# What needs to be done:
Within the material below, transcribe exactly the lines from the one holding "const facing = new" through the one holding "CHEST_FRONT = -110", keeping both ends and skipping the rest.

# Supplied information:
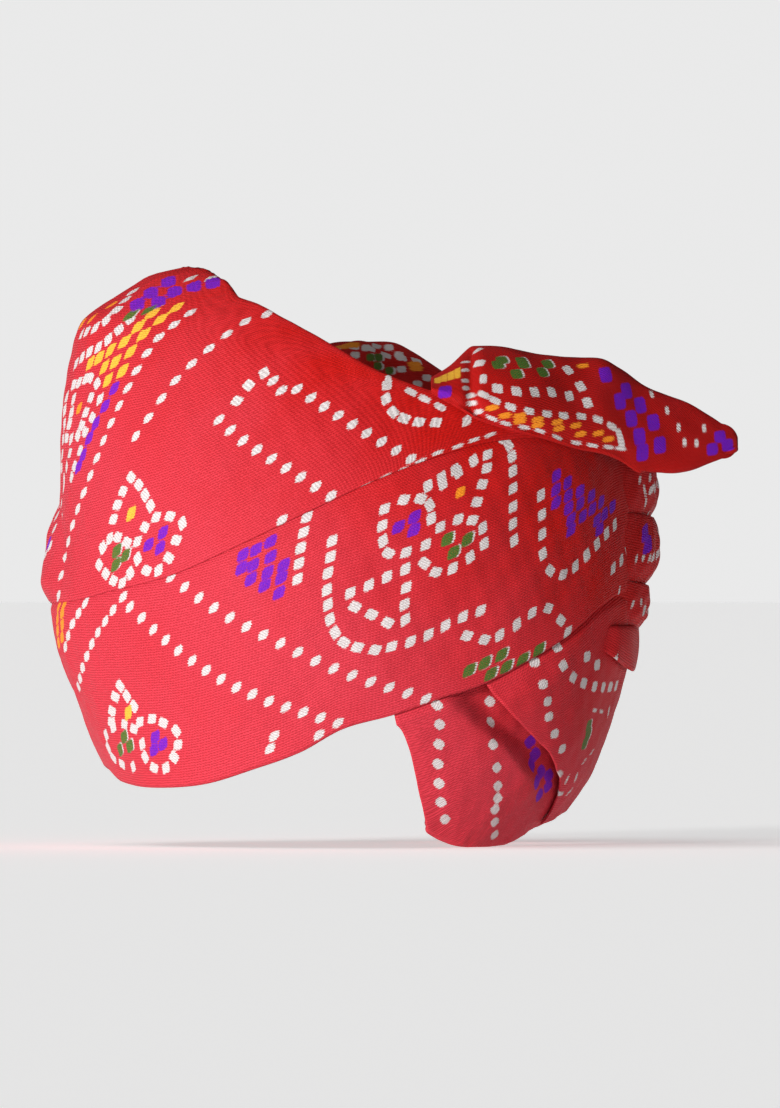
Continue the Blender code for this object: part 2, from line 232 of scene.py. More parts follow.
def printedCotton(name="printedCotton"):
    material = bpy.data.materials.new(name)
    material.use_nodes = True
    tree = material.node_tree
    links = tree.links
    shader = tree.nodes["Principled BSDF"]

    # the weave: ribs across, finer threads along, both a little uneven, on the cloth's own lengths
    lengths = addNode(tree, "ShaderNodeUVMap", uv_map="weave")
    inMillimetres = addNode(tree, "ShaderNodeMapping")
    inMillimetres.inputs["Scale"].default_value = (1000.0, 1000.0, 1000.0)
    links.new(lengths.outputs["UV"], inMillimetres.inputs["Vector"])
    weave = inMillimetres.outputs["Vector"]
    waveRate = math.pi / 10  # a wave texture of scale 1 repeats after this length
    ribs = addNode(tree, "ShaderNodeTexWave", wave_type="BANDS", bands_direction="Y")
    threads = addNode(tree, "ShaderNodeTexWave", wave_type="BANDS", bands_direction="DIAGONAL")
    for wave, spacing in ((ribs, cotton["ribSpacing"]), (threads, cotton["threadSpacing"])):
        links.new(weave, wave.inputs["Vector"])
        wave.inputs["Scale"].default_value = waveRate / spacing
        wave.inputs["Distortion"].default_value = cotton["distortion"]
        wave.inputs["Detail"].default_value = 1.5
        wave.inputs["Detail Scale"].default_value = 1.6
    slub, cloud = (addNode(tree, "ShaderNodeTexNoise") for _ in range(2))
    for noise, scale, detail in ((slub, cotton["slubScale"], 2.0), (cloud, cotton["cloudScale"], 3.0)):
        noise.inputs["Scale"].default_value = scale
        noise.inputs["Detail"].default_value = detail
        links.new(weave, noise.inputs["Vector"])
    relief = maths(tree, "ADD", maths(tree, "MULTIPLY", ribs.outputs["Fac"], cotton["ribShare"]),
                   maths(tree, "MULTIPLY", threads.outputs["Fac"], cotton["threadShare"]))
    relief = maths(tree, "ADD", relief, maths(tree, "MULTIPLY", slub.outputs["Fac"], cotton["slubShare"]))
    bump = addNode(tree, "ShaderNodeBump")
    bump.inputs["Strength"].default_value = cotton["reliefStrength"]
    bump.inputs["Distance"].default_value = cotton["reliefHeight"]
    links.new(relief, bump.inputs["Height"])
    links.new(bump.outputs["Normal"], shader.inputs["Normal"])

    # the ground colour: paler towards the brow with painted light in soft clouds, darker towards the back
    # with painted shade, and darker between the ribs with painted shade
    place = addNode(tree, "ShaderNodeTexCoord")
    parts = addNode(tree, "ShaderNodeSeparateXYZ")
    links.new(place.outputs["Object"], parts.inputs[0])
    # painted light on the lower front and painted shade at the back, both set by place along Y and up Z
    raised = maths(tree, "MULTIPLY", parts.outputs["Z"], cotton["paintedLightUp"])
    litBrowToShadedBack = maths(tree, "ADD", parts.outputs["Y"], raised)
    paintedLight = spread(tree, litBrowToShadedBack, cotton["paintedLightFrom"], cotton["paintedLightTo"])
    clouded = spread(tree, cloud.outputs["Fac"], 0.3, 0.7, -cotton["cloudiness"], cotton["cloudiness"])
    # painted shade: the cloth turns darker towards the back and up over the tail
    ground = mixColour(tree, spread(tree, litBrowToShadedBack, cotton["paintedShadeFrom"], cotton["paintedShadeTo"]),
                       cotton["deep"], cotton["paintedShadeBack"])
    ground = mixColour(tree, maths(tree, "ADD", paintedLight, clouded), ground, cotton["paintedLitBrow"])
    # painted shade in the grooves between the ribs, darker where the relief is low
    grooved = spread(tree, relief, 0.28, 0.72, cotton["grooveShare"], 0.0)
    ground = mixColour(tree, grooved, ground, cotton["groove"])

    # the print: how far inside a mark each point lies, in millimetres, with an edge that follows threads
    ragged, ribbed = (
        maths(tree, "MULTIPLY", maths(tree, "SUBTRACT", node.outputs["Fac"], 0.5), reach)
        for node, reach in ((slub, cotton["raggedSlub"]), (ribs, cotton["raggedRib"]))
    )
    ragged = maths(tree, "ADD", ragged, ribbed)

    def inked(attribute):
        distance = addNode(tree, "ShaderNodeAttribute", attribute_type="GEOMETRY", attribute_name=attribute)
        jagged = maths(tree, "ADD", distance.outputs["Fac"], ragged)
        return spread(tree, jagged, -cotton["edge"], cotton["edge"])

    speck = spread(tree, threads.outputs["Fac"], 0.25, 0.75, cotton["speck"], 0.0)
    white = mixColour(tree, speck, cotton["white"], cotton["whiteShade"])
    tint = addNode(tree, "ShaderNodeAttribute", attribute_type="GEOMETRY", attribute_name="dyeTint")
    dyed = mixColour(tree, spread(tree, slub.outputs["Fac"], 0.35, 0.70, 0.0, cotton["groundThroughDye"]),
                     tint.outputs["Color"], ground)
    colour = mixColour(tree, inked("whitePrint"), ground, white)
    colour = mixColour(tree, inked("dyePrint"), colour, dyed)
    links.new(colour, shader.inputs["Base Color"])
    rough = spread(tree, relief, 0.2, 0.9, cotton["roughest"], cotton["smoothest"])
    links.new(rough, shader.inputs["Roughness"])
    shader.inputs["Specular IOR Level"].default_value = cotton["gloss"]
    shader.inputs["Specular Tint"].default_value = (0.86, 0.80, 1.0, 1.0)
    shader.inputs["Sheen Weight"].default_value = cotton["sheen"]
    shader.inputs["Sheen Roughness"].default_value = 0.5
    shader.inputs["Sheen Tint"].default_value = (1.0, 0.6, 0.65, 1.0)
    return material


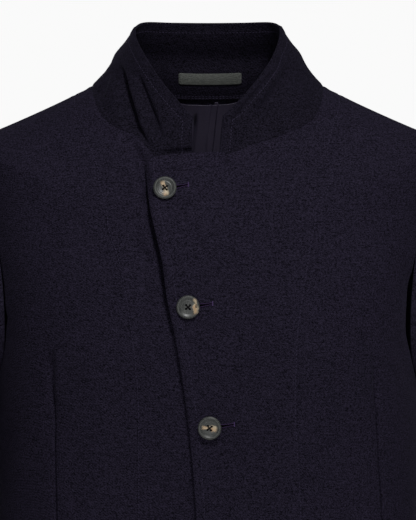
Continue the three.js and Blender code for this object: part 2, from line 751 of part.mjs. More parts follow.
const wholeBack = { points: bothBacks("points"), normals: bothBacks("normals") };
const liningRows = stops(0.12, LINING_ROWS);
const leftLining = patch(
  wholeBack,
  liningRows,
  stops(backColumns - LINING_COLUMNS, backColumns + 0.12),
  () => LINING_DEPTH,
);
const rightLining = patch(
  wholeBack,
  liningRows,
  stops(backColumns - PLEAT_LAP, backColumns + LINING_COLUMNS),
  (column) => LINING_DEPTH + 1.6 * (1 - ease(column, backColumns + 0.3, backColumns + 1)),
);
add("lining_left", wall(leftLining, LINING_CLOTH), LINING_LOOK);
add("lining_right", wall(rightLining, LINING_CLOTH), LINING_LOOK);

// Buttons: a dished disc with a raised rim and four holes
const wasm = await Module();
wasm.setup();

function toManifold(geometry) {
  const plain = geometry.clone();
  plain.deleteAttribute("normal");
  plain.deleteAttribute("uv");
  const merged = BufferGeometryUtils.mergeVertices(plain, 1e-4);
  return new wasm.Manifold(new wasm.Mesh({
    numProp: 3,
    vertProperties: new Float32Array(merged.attributes.position.array),
    triVerts: new Uint32Array(merged.index.array),
  }));
}

function fromManifold(solid) {
  const mesh = solid.getMesh();
  const geometry = new THREE.BufferGeometry();
  geometry.setAttribute("position", new THREE.Float32BufferAttribute(mesh.vertProperties, 3));
  geometry.setIndex(Array.from(mesh.triVerts));
  geometry.computeVertexNormals();
  return geometry;
}

function buttonGeometry(holeTurn) {
  const r = BUTTON_RADIUS;
  const h = BUTTON_THICKNESS;
  const profile = [
    [0, 0], [r * 0.72, 0], [r * 0.93, h * 0.22], [r, h * 0.5], [r * 0.97, h * 0.82],
    [r * 0.9, h], [r * 0.82, h], [r * 0.74, h * 0.86], [r * 0.55, h * 0.74], [0, h * 0.68],
  ].map(([x, y]) => new THREE.Vector2(x, y));
  const disc = new THREE.LatheGeometry(profile, 26);
  let solid = toManifold(disc);
  for (let k = 0; k < 4; k += 1) {
    const turn = (holeTurn + 90 * k) * RADIANS;
    const hole = new THREE.CylinderGeometry(BUTTON_HOLE_RADIUS, BUTTON_HOLE_RADIUS, 3 * h, 10);
    hole.translate(
      Math.cos(turn) * BUTTON_HOLE_OFFSET * Math.SQRT2,
      h / 2,
      Math.sin(turn) * BUTTON_HOLE_OFFSET * Math.SQRT2,
    );
    solid = solid.subtract(toManifold(hole));
  }
  return fromManifold(solid);
}

// The plane that a button lies on, from the left front's cloth all round under its rim
function buttonSeat(x, z) {
  const clothAt = (u, v) => clothPoint(frontPlaces([[x + u, z + v]])[0], lapRise);
  const reach = 0.85 * BUTTON_RADIUS;
  const across = clothAt(reach, 0).sub(clothAt(-reach, 0));
  const up = clothAt(0, reach).sub(clothAt(0, -reach));
  const normal = across.cross(up).normalize();
  const rim = [];
  for (let k = 0; k < 12; k += 1) {
    rim.push(clothAt(reach * Math.cos(k * 30 * RADIANS), reach * Math.sin(k * 30 * RADIANS)));
  }
  rim.push(clothAt(0, 0));
  const highest = Math.max(...rim.map((point) => point.dot(normal)));
  const centre = clothAt(0, 0);
  return { centre: centre.addScaledVector(normal, highest - centre.dot(normal)), normal };
}

const BUTTON_LIFT = 0.35; // over the highest of the cloth underneath
BUTTONS.forEach(([x, z, holeTurn], i) => {
  const { centre, normal } = buttonSeat(x, z);
  const geometry = buttonGeometry(holeTurn);
  const facing = new THREE.Quaternion().setFromUnitVectors(new THREE.Vector3(0, 1, 0), normal);
  geometry.applyQuaternion(facing);
  const seat = centre.addScaledVector(normal, BUTTON_LIFT);
  geometry.translate(seat.x, seat.y, seat.z);
  add(`button_${i + 1}`, geometry, BUTTON_LOOK);
});

export default garment;
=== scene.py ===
import math
import random

import bmesh
import bpy
import numpy as np
from mathutils import Matrix, Vector
from mathutils.bvhtree import BVHTree


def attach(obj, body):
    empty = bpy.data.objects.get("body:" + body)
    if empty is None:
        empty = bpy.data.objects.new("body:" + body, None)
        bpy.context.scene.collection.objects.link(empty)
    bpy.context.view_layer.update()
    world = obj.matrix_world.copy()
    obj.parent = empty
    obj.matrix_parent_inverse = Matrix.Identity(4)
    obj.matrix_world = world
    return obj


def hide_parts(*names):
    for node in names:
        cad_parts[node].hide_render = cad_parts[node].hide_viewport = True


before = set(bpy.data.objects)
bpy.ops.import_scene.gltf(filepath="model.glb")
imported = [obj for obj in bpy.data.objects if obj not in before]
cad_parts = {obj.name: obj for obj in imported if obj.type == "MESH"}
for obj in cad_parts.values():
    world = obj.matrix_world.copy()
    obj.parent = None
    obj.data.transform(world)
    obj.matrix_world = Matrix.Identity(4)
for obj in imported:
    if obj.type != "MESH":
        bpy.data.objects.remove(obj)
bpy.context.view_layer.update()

MM = 0.001

# Walls of cloth, in millimetres
CLOTH = 1.9
COLLAR_CLOTH = 2.6
LINING_CLOTH = 0.8
LABEL_CLOTH = 0.6
LAP_RISE = 2.5

# The place that the seams are given from, as they are seen
VIEW_DISTANCE = 3000
VIEW_HEIGHT = -158
CHEST_FRONT = -110

# The body's form, ring by ring from the hem to inside the neck:
# half width; y of front, side, back; z of front, side, back; fullness of front, back
BODY_RINGS = np.array([
    [212, -126, 6, 126, -742, -738, -736, 0.26, 0.22],
    [210, -125, 6, 124, -660, -656, -654, 0.26, 0.22],
    [207, -122, 5, 118, -580, -576, -572, 0.25, 0.22],
    [203.5, -118, 4, 104, -505, -500, -498, 0.24, 0.22],
    [200.5, -117, 3, 93, -432, -430, -430, 0.23, 0.22],
    [200.5, -122, 3, 98, -362, -362, -362, 0.24, 0.22],
    [200, -129, 4, 111, -298, -304, -300, 0.26, 0.24],
    [201, -132, 6, 120, -236, -250, -242, 0.3, 0.26],
    [209, -127, 8, 124, -176, -180, -180, 0.3, 0.24],
    [221, -117, 9, 120, -128, -98, -118, 0.16, 0.14],
    [229, -112, 9.5, 115.5, -112, -47, -96, 0.07, 0.06],
    [227, -107, 10, 111, -98, -44, -76, 0.02, 0.02],
    [198, -100, 11, 102, -84, -32.5, -48, 0.0, 0.0],
    [166, -96, 12, 95, -76, -18.5, -26, 0.02, 0.0],
    [133, -92, 13, 89, -69, -3, -10, 0.06, 0.02],
    [109, -88, 13, 84, -62, 10, 0, 0.1, 0.04],
    [92, -82, 13, 78, -48, 30, 14, 0.1, 0.04],
], float)
NECK_RING = 15
SHOULDER_RING = 11
SHOULDER_SEAM_ANGLE = 97
SIDE_SEAM_ANGLE = 94

# Seams and edges as seen from the front: x, z
LEFT_FREE_EDGE = [
    [-55.5, -65], [-54.7, -91], [-50.1, -121], [-40.9, -161], [-36.3, -195], [-28, -235],
    [-20.7, -281], [-15.2, -327], [-9.7, -397], [-7, -450], [-4, -520], [3, -590],
    [14, -650], [32, -704], [58, -738],
]
RIGHT_FREE_EDGE = [
    [52, -82], [51, -104], [47, -130], [39, -165], [33, -200], [25, -240],
    [18, -285], [13, -330], [9, -397], [6, -450], [3, -520], [-4, -590],
    [-15, -650], [-33, -704], [-59, -738],
]
LEFT_TOP_EDGE = [[-55.5, -65], [-28, -61.6], [-8, -60], [12, -58.5]]
RIGHT_TOP_EDGE = [[52, -82], [30, -79], [5, -76], [-17, -74]]
LEFT_GORGE = [
    [12, -58.5], [23.5, -58.6], [41.9, -51], [69.5, -41.8], [85, -36], [97, -28],
    [103.5, -16], [106.3, -2],
]
RIGHT_GORGE = [
    [-17, -74], [-33, -73], [-46.5, -66], [-53.5, -57], [-64.9, -44], [-83.3, -35.5],
    [-96, -27], [-103, -13], [-106, -2],
]
LEFT_PRINCESS = [
    [122.8, -12], [115.5, -41.4], [112.7, -66.2], [105.3, -103], [100.7, -124],
    [94.3, -158], [89.7, -189], [85.1, -220], [83.3, -257], [82.3, -287],
    [83.3, -317], [86.9, -379], [89, -430], [92, -520], [96, -640], [99, -738],
]
RIGHT_PRINCESS = [
    [-123.7, -14], [-115.5, -40.5], [-106.3, -63.5], [-101.7, -84.6], [-96.1, -105.8],
    [-92.5, -130.6], [-85.1, -151.8], [-78.7, -179.4], [-73.1, -213.4], [-68.5, -250.2],
    [-65.8, -280.6], [-64.9, -317.4], [-64.9, -397.4], [-66, -440], [-72, -540],
    [-79, -640], [-84, -738],
]

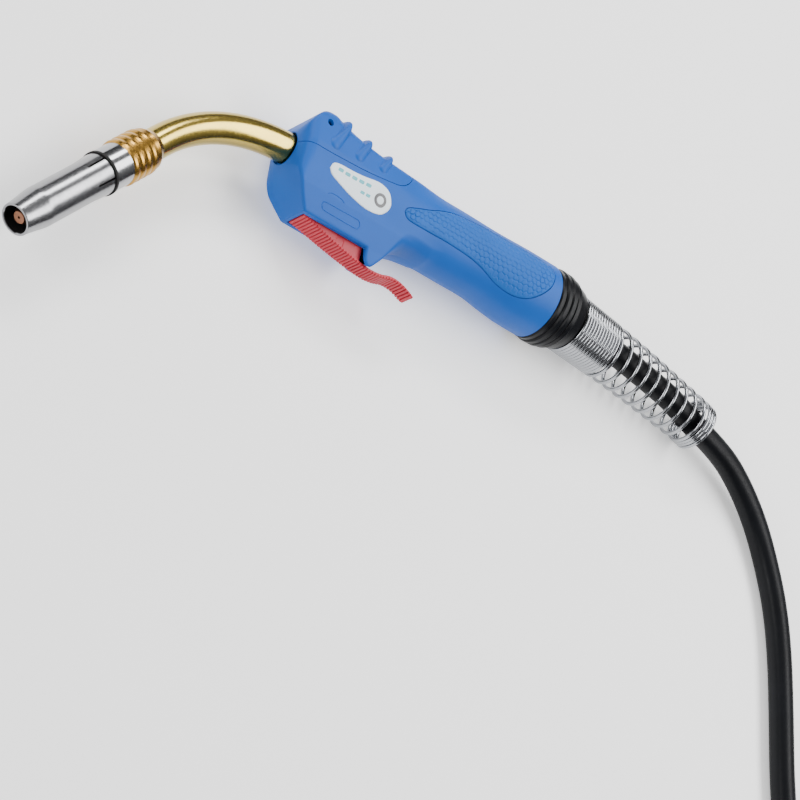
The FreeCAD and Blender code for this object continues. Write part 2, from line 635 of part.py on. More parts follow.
def cable_run(name, label, route):
    """The cable's tube along a route."""
    radius = amount_of("cable_d") / 2
    wire, radii = tangent_arc_wire(route)
    first = Vector(*route[0])
    direction = (Vector(*route[1]) - first).normalize()
    section = Part.Wire([Part.Circle(first, direction, radius).toShape()])
    tube = doc.addObject("Part::Feature", name)
    tube.Shape = wire.makePipeShell([section], True, False)
    ideal = math.pi * radius ** 2 * wire.Length
    print(f"{label}: length {wire.Length:.1f}, volume ratio {tube.Shape.Volume / ideal:.4f}, "
          f"smallest radius {min(radii):.0f}", [round(radius) for radius in radii])
    keep(tube, label, Placement(), bench_nodes)
    return wire.Length


def make_cable():
    length = cable_run("run_to_coil", "cable_run", ROUTE_TO_COIL)
    half_band = "coil_columns * cable_d / 2"
    coil = turned("coil", [
        (0, f"coil_mid_r - {half_band}"), (0, f"coil_mid_r + {half_band}"),
        ("coil_layers * cable_d", f"coil_mid_r + {half_band}"),
        ("coil_layers * cable_d", f"coil_mid_r - {half_band}")])
    upright = Rotation(Vector(1, 0, 0), Vector(0, 0, 1))
    keep(coil, "cable_coil", Placement(Vector(COIL_CENTRE[0], COIL_CENTRE[1], 0), upright), bench_nodes)
    length += cable_run("run_from_coil", "cable_tail", ROUTE_FROM_COIL)
    return length


def make_connector():
    """The central connector: its own frame has X towards the machine, starting where the cable enters."""
    last = Vector(*ROUTE_FROM_COIL[-1])
    heading = Vector(*ROUTE_FROM_COIL[-1]) - Vector(*ROUTE_FROM_COIL[-2])
    place = Placement(last, Rotation(Vector(1, 0, 0), Vector(heading.x, heading.y, 0)))

    boot = [(0, 0), (0, "cable_d / 2 + 1.5")]
    for index in range(7):
        start = 3.0 + 6.0 * index
        radius = f"cable_d / 2 + {1.6 + 0.55 * index:.2f}"
        boot += [(start, radius), (start + 3.6, radius + " + 0.3"), (start + 3.7, radius + " - 1.2"),
                 (start + 5.9, radius + " - 1.2")]
    boot += [(46, "connector_r - 5"), (56, "connector_r - 5"), (56, 0)]
    keep(turned("boot", boot), "connector_boot", place, bench_nodes)

    shell_outline = [(56, 0), (56, "connector_r - 3"), (60, "connector_r - 1"), (92, "connector_r"),
                     (98, "connector_r"), (98, "plug_r - 1"), (62, "plug_r - 1"), (62, 0)]
    whole = turned("connector_shell", shell_outline)
    for side, sign in (("upper", 1), ("lower", -1)):
        half = block(f"shell_zone_{side}", (40, -40, min(0, sign * 40)), (110, 40, max(0, sign * 40)))
        keep(common(f"shell_{side}", [whole, half]), f"connector_shell_{side}", place, bench_nodes)

    plug = turned("plug", [
        (62, 0), (62, "plug_r - 1"), (98, "plug_r - 1"), (98, "plug_r"), (131, "plug_r"), (132, "plug_r - 1"),
        (132, "plug_pin_r"), ("131 + plug_pin_length", "plug_pin_r"), ("132 + plug_pin_length", "plug_pin_r - 1"),
        ("132 + plug_pin_length", 0)])
    pin_holes = [rod(f"pin_hole_{index}", 2.0, 6, Vector(126.1, side, -6.5), Vector(1, 0, 0))
                 for index, side in enumerate((-6.5, 6.5))]
    keep(cut("plug_drilled", plug, fused("pin_holes", pin_holes)), "connector_plug", place, bench_nodes)

    nipple = turned("nipple", [
        ("132 + plug_pin_length", 0), ("132 + plug_pin_length", 3.2), ("134 + plug_pin_length", 3.2),
        ("134 + plug_pin_length", 2.4), ("136 + plug_pin_length", 2.4), ("136 + plug_pin_length", 3.2),
        ("139 + plug_pin_length", 2.6), ("139 + plug_pin_length", 0)])
    keep(nipple, "gas_nipple", place, bench_nodes)
    ring = doc.addObject("Part::Torus", "nipple_ring")
    ring.Radius1 = 3.1
    ring.Radius2 = 0.7
    along = amount_of("135 + plug_pin_length")
    keep(ring, "nipple_o_ring", place.multiply(Placement(Vector(along, 0, 0), TO_X)), bench_nodes)

    pins = [rod(f"control_pin_{index}", 2.0, 16, Vector(126.1, side, -6.5), Vector(1, 0, 0))
            for index, side in enumerate((-6.5, 6.5))]
    keep(fused("control_pins", pins), "control_pins", place, bench_nodes)

    nut = turned("hand_nut", [
        (99, "plug_r + running_gap"), (99, "nut_r - 1.5"), (100.5, "nut_r"), (138, "nut_r"), (139.5, "nut_r - 1.2"),
        (139.5, "plug_r + 3.4"), (106, "plug_r + 3.4"), (106, "plug_r + running_gap")])
    flute = sketch_on(nut, "YZ_Plane", "flute_outline")
    flute.addGeometry(Part.Circle(Vector(amount_of("nut_r") + 1.6, 0, 0), Vector(0, 0, 1), 2.8), False)
    doc.recompute()
    flutes = nut.newObject("PartDesign::Pocket", "flute")
    flutes.Profile = flute
    flutes.SideType = "Symmetric"
    flutes.Length = 300
    around = nut.newObject("PartDesign::PolarPattern", "flutes")
    around.Originals = [flutes]
    around.Axis = (flute, ["N_Axis"])
    around.Angle = 360
    around.Occurrences = 16
    nut.Tip = around
    keep(nut, "connector_hand_nut", place, bench_nodes)


# ---------------------------------------------------------------- build, check and write

def check_everything():
    """Stop if any object failed or any finished shape isn't sound."""
    for thing in doc.Objects:
        if "Invalid" in thing.State or "Error" in thing.State:
            raise RuntimeError(f"{thing.Name} failed: {thing.State}")
    for thing, place in torch_nodes + bench_nodes:
        if thing.Shape.isNull() or not thing.Shape.isValid() or thing.Shape.Volume <= 0:
            raise RuntimeError(f"{thing.Label} isn't a sound solid")


def main():
    make_front_end()
    make_neck()
    make_handle()
    make_labels()
    make_trigger()
    make_switch()
    make_rear()
    make_cable()
    make_connector()
    doc.recompute()
    for thing, place in torch_nodes:
        thing.Placement = TORCH.multiply(place).multiply(thing.Placement)
    for thing, place in bench_nodes:
        thing.Placement = place.multiply(thing.Placement)
    doc.recompute()
    check_everything()
    os.makedirs("parts", exist_ok=True)
    torch_box = FreeCAD.BoundBox()
    for thing, place in torch_nodes + bench_nodes:
        thing.Shape.exportStep(f"parts/{thing.Label}.step")
        solids = len(thing.Shape.Solids)
        print(f"{thing.Label}: {solids} solid, {thing.Shape.Volume:.0f} mm3")
    for thing, place in torch_nodes:
        torch_box.add(thing.Shape.optimalBoundingBox(False))
    print("torch box", torch_box)


main()
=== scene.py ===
import math

import bmesh
import bpy
import numpy as np
from mathutils import Matrix, Vector


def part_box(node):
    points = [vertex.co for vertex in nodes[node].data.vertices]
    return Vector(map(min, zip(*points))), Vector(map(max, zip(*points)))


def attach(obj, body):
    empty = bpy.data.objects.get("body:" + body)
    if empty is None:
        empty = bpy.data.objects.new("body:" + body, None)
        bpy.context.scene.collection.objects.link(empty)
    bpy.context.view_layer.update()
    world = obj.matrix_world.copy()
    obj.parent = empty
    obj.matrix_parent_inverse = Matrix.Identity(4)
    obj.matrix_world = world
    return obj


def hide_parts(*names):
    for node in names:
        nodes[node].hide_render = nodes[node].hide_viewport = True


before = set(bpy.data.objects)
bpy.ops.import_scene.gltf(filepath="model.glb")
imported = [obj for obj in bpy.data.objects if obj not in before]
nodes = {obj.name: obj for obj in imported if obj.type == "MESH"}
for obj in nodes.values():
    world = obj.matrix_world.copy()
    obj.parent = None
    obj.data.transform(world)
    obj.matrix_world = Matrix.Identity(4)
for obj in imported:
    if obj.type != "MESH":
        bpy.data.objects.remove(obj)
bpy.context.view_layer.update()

MM = 0.001

# The torch frame, in millimetres: X rearwards from the handle's rear rim, Y away from the near side,
# Z away from the trigger.  The torch lies on its side, so its Y points down in the bench frame.
_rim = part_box("rear_collar")[0].x
_pin_low, _pin_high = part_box("trigger_pivot_pin")
_pin = (_pin_low + _pin_high) / 2
PIN_BELOW_AXIS = 26.5
ORIGIN = Vector((_rim, _pin.y + PIN_BELOW_AXIS * MM, _pin.z))


def bench(points):
    """Points of the torch frame, in millimetres, as metres in the bench frame."""
    p = np.asarray(points, float)
    return np.stack([ORIGIN.x + p[..., 0] * MM, ORIGIN.y + p[..., 2] * MM, ORIGIN.z - p[..., 1] * MM], -1)


# ---------------------------------------------------------------- camera, light and floor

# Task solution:
  const facing = new THREE.Quaternion().setFromUnitVectors(new THREE.Vector3(0, 1, 0), normal);
  geometry.applyQuaternion(facing);
  const seat = centre.addScaledVector(normal, BUTTON_LIFT);
  geometry.translate(seat.x, seat.y, seat.z);
  add(`button_${i + 1}`, geometry, BUTTON_LOOK);
});

export default garment;
=== scene.py ===
import math
import random

import bmesh
import bpy
import numpy as np
from mathutils import Matrix, Vector
from mathutils.bvhtree import BVHTree


def attach(obj, body):
    empty = bpy.data.objects.get("body:" + body)
    if empty is None:
        empty = bpy.data.objects.new("body:" + body, None)
        bpy.context.scene.collection.objects.link(empty)
    bpy.context.view_layer.update()
    world = obj.matrix_world.copy()
    obj.parent = empty
    obj.matrix_parent_inverse = Matrix.Identity(4)
    obj.matrix_world = world
    return obj


def hide_parts(*names):
    for node in names:
        cad_parts[node].hide_render = cad_parts[node].hide_viewport = True


before = set(bpy.data.objects)
bpy.ops.import_scene.gltf(filepath="model.glb")
imported = [obj for obj in bpy.data.objects if obj not in before]
cad_parts = {obj.name: obj for obj in imported if obj.type == "MESH"}
for obj in cad_parts.values():
    world = obj.matrix_world.copy()
    obj.parent = None
    obj.data.transform(world)
    obj.matrix_world = Matrix.Identity(4)
for obj in imported:
    if obj.type != "MESH":
        bpy.data.objects.remove(obj)
bpy.context.view_layer.update()

MM = 0.001

# Walls of cloth, in millimetres
CLOTH = 1.9
COLLAR_CLOTH = 2.6
LINING_CLOTH = 0.8
LABEL_CLOTH = 0.6
LAP_RISE = 2.5

# The place that the seams are given from, as they are seen
VIEW_DISTANCE = 3000
VIEW_HEIGHT = -158
CHEST_FRONT = -110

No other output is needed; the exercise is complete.